ResourceExhaustedError: 2 root error(s) found.
  (0) Resource exhausted: OOM when allocating tensor with shape[1,32,240,240,240] and type float on /job:localhost/replica:0/task:0/device:GPU:0 by allocator GPU_0_bfc
     [[{{node Adam/gradients/conv3d_17_1/Conv3D_grad/Conv3DBackpropInputV2}}]]
Hint: If you want to see a list of allocated tensors when OOM happens, add report_tensor_allocations_upon_oom to RunOptions for current allocation info.

  (1) Resource exhausted: OOM when allocating tensor with shape[1,32,240,240,240] and type float on /job:localhost/replica:0/task:0/device:GPU:0 by allocator GPU_0_bfc
     [[{{node Adam/gradients/conv3d_17_1/Conv3D_grad/Conv3DBackpropInputV2}}]]
Hint: If you want to see a list of allocated tensors when OOM happens, add report_tensor_allocations_upon_oom to RunOptions for current allocation info.

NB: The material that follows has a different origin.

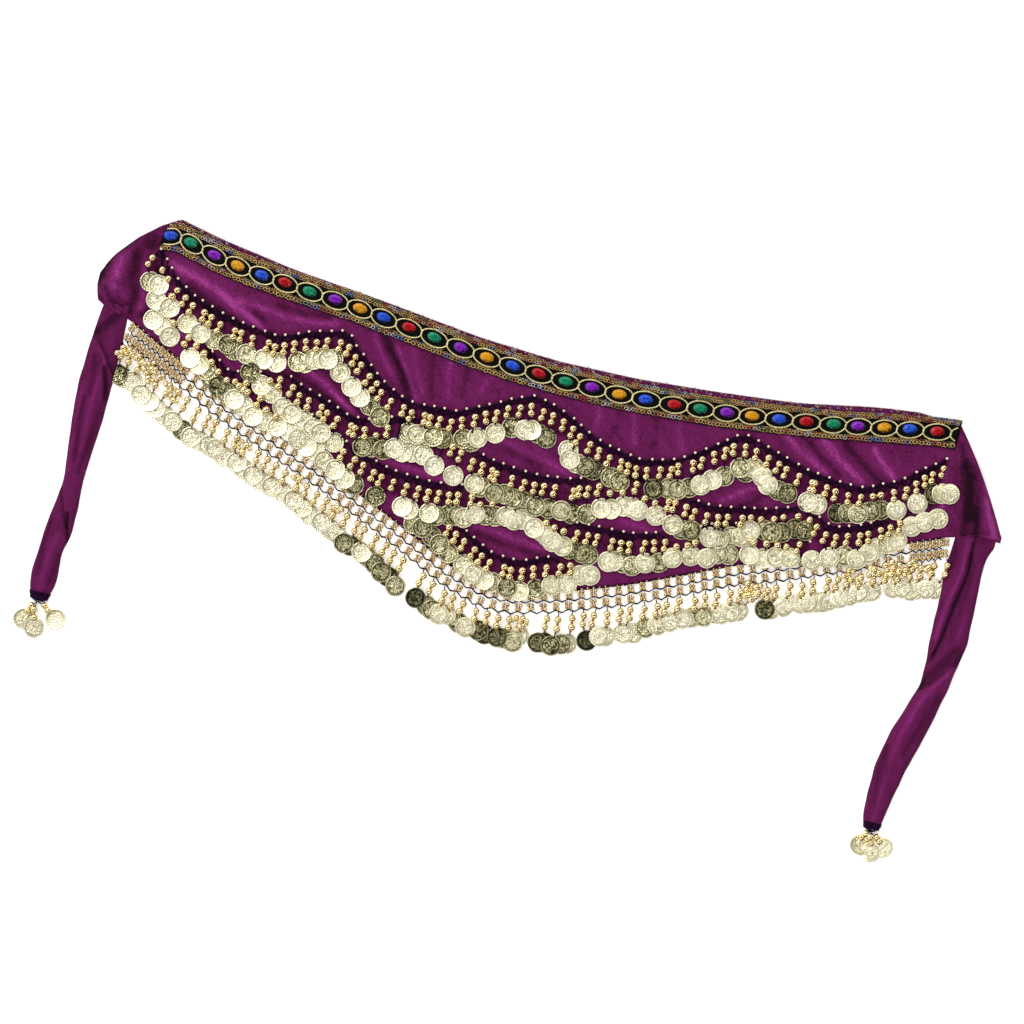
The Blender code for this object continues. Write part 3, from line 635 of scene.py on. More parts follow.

     [[GroupCrossDeviceControlEdges_0/Adam/Adam/update_1/Const/_1070]]
Hint: If you want to see a list of allocated tensors when OOM happens, add report_tensor_allocations_upon_oom to RunOptions for current allocation info.

1 successful operations.
0 derived errors ignored.

Answer 1

Though it's late, I hope this answer helps others in the future.

Note that this has been tested on TF 2.0, so it may not work for older versions.

Short answer to the first part of the question:

MirroredStrategy() does not split the model on separate GPUs; it replicates the model on each and splits the batches. So if the model is trained using a batch size of 32 on a 2 GPU machine, each GPU gets 16 examples. The gradients are accumulated and the model is updated for all 32 examples.

---

How can the model itself be split?

After a lot of trial and error, I have the following:

1. You can have individual layers and ops on separate devices, but once you wrap them under a single instance of tf.keras.Model, you can call the whole model on a single device only.

2. The layers in a model can be referenced and used outside the model, as individual ops instead of only as a collective whole.

3. When saving and restoring the model, you can get away with only restoring the weights and then using those weights as specified in point 2, with new instances of layers that don't have variables.

Combining these three points, one way to split the model on multiple GPUs for training and inference is to first create the graph(tf.keras.Model) on a single GPU, then replicate individual components on separate GPUs.

A bare minimum example:

def create_model():
    input = Input((None, None, 3))
    x = Conv2D(64, (3, 3), activation='relu')(input)
    y = Conv2D(64, (3, 3), activation='relu')(input)
    z = Concatenate()([x, y])
    output = Conv2D(3, (3, 3), activation='sigmoid')(z)
    return tf.keras.Model(inputs=[input], outputs=[output])

def model_graph(input, model):
    # get all layers that contain trainable parameters
    layers = []
    for layer in model.layers:
        if len(layer.trainable_variables) != 0:
            layers.append(layer)

    # use the list to access layers with trainable variables
    layer_num = 0
    with tf.device('/gpu:0'):
        x = layers[layer_num](input); layer_num += 1
    with tf.device('/gpu:1'):
        y = layers[layer_num](input); layer_num += 1
    # You can create new instances of layers that don't have variables
    z = Concatenate()([x, y])
    output = layers[layer_num](z)
    return output

    
model = create_model()

When you want to use the model on a single device, you can use:

output = model(inputs)

When you wat to split it across two devices, you can use:

output = model_graph(model, inputs)